TASK STATEMENT. Reproduce, word for word, every line from the first one down to the line containing "along its edges.", and nothing else.
>> Start
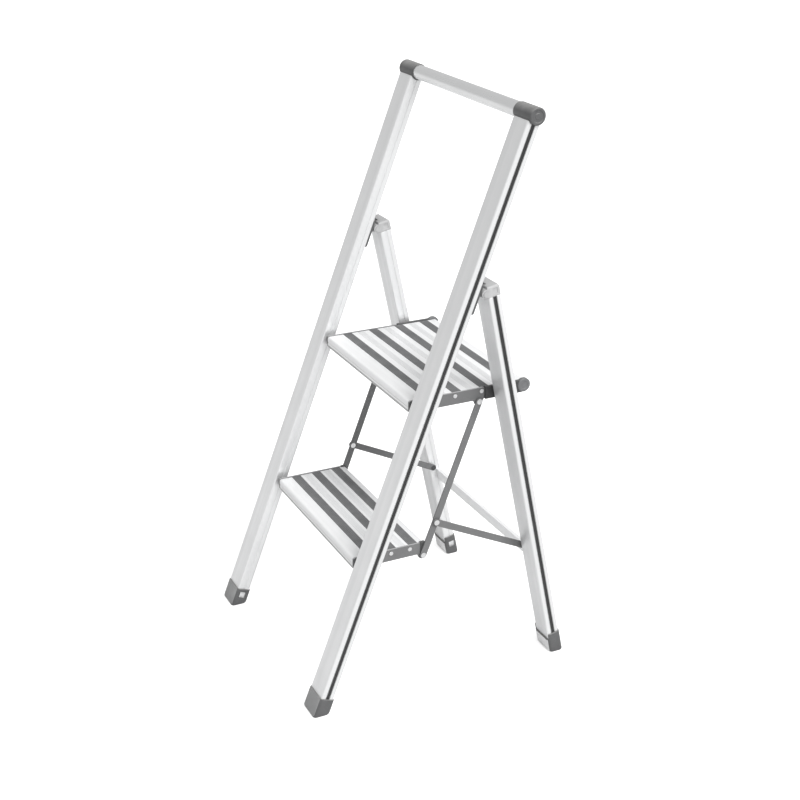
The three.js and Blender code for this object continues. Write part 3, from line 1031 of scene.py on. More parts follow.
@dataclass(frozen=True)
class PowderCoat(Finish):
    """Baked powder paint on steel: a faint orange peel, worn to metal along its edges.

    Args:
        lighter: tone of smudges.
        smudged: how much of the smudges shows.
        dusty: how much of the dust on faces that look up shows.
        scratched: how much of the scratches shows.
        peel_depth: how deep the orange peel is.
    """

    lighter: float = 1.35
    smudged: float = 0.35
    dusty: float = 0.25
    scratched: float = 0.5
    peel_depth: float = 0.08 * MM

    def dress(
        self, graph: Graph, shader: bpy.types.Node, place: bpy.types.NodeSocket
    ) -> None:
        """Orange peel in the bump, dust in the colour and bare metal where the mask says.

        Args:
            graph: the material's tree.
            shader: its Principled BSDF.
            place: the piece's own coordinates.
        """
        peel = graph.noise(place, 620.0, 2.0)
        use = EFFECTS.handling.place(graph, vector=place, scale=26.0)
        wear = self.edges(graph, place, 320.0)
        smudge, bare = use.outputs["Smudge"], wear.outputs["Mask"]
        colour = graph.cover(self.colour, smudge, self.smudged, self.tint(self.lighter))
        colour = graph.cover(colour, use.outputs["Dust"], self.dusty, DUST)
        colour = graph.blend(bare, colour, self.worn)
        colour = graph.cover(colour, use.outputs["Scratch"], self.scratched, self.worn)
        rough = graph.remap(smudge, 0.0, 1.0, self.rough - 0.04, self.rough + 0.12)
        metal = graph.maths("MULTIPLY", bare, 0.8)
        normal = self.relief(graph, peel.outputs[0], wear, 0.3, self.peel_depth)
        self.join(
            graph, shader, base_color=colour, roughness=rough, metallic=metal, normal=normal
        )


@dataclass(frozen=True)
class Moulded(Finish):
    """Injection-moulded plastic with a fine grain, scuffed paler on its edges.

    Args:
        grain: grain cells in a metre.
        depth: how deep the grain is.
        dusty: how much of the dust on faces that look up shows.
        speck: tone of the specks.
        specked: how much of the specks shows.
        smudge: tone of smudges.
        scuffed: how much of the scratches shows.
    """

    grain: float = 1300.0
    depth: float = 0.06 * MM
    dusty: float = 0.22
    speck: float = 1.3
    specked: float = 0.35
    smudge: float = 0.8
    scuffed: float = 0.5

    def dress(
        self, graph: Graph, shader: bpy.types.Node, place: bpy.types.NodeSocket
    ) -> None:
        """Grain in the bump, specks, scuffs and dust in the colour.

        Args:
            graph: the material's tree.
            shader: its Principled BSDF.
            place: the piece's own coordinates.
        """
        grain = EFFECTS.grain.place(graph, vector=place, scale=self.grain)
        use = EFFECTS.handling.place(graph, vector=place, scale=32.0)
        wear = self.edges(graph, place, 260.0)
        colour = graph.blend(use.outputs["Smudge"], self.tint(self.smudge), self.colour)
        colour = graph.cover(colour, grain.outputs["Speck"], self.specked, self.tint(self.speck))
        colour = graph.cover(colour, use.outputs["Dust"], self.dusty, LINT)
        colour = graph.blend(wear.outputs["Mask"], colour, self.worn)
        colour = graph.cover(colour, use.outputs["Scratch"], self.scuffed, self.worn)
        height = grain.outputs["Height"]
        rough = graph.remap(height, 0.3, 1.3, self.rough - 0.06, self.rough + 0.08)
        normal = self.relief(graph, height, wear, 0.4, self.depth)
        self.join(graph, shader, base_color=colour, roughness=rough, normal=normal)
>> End
THE SOLUTION.
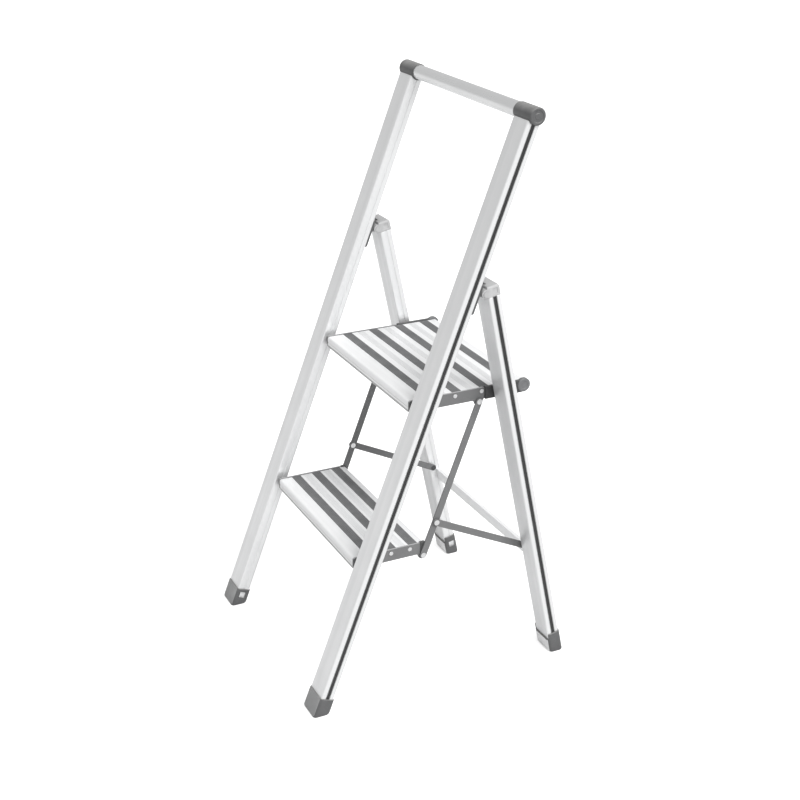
The three.js and Blender code for this object continues. Write part 3, from line 1031 of scene.py on. More parts follow.
@dataclass(frozen=True)
class PowderCoat(Finish):
    """Baked powder paint on steel: a faint orange peel, worn to metal along its edges.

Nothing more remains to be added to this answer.